Section 2. Amendments may be proposed by the Board on its own initiative, or upon petition by ten percent (10%) of the voting members in good standing addressed to the Board. All such proposed amendments shall be presented by the Board with or without recommendation.

Section 3. All amendments must be consistent with PMI's Bylaws and the policies, procedures, rules and directives established by the PMI Board of Directors, as well as with the CHAPTER's Charter with PMI.

Article XIV – Dissolution:

Section 1. In the event that the CHAPTER or its governing officers failed to act according to these bylaws, its policies or all PMI® policies, procedures, and rules outlined in the charter agreement, PMI® has a right to dissolve the CHAPTER.

Section 2. In the event the CHAPTER failed to deliver value to its members as outlined in Chapter's business plan and without mitigated circumstance, the Component acknowledges that PMI® has a right to dissolve the CHAPTER, as per the terms of the Charter.

Section 3. In the event the CHAPTER is considering dissolving, the CHAPTER's members of the Board of Directors must notify PMI® in writing and follow the component dissolution procedure as defined in PMI's policy.

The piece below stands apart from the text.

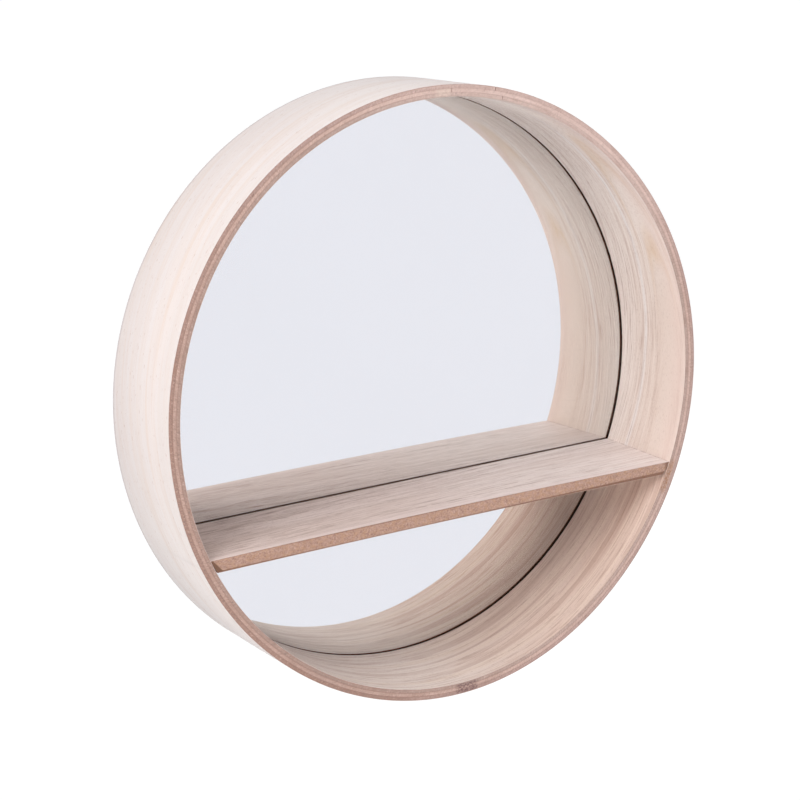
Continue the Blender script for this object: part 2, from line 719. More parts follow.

Section 4. Should the CHAPTER dissolve for any reason, its assets shall be dispersed to a charitable organization, other PMI component, or other not-for-profit organization with the applicable jurisdiction in which the CHAPTER is incorporated or registered at the time, as designated by the voting membership after the payment of just, reasonable and supported debts, consistent with applicable legal requirements and in concurrence with PMI's policies.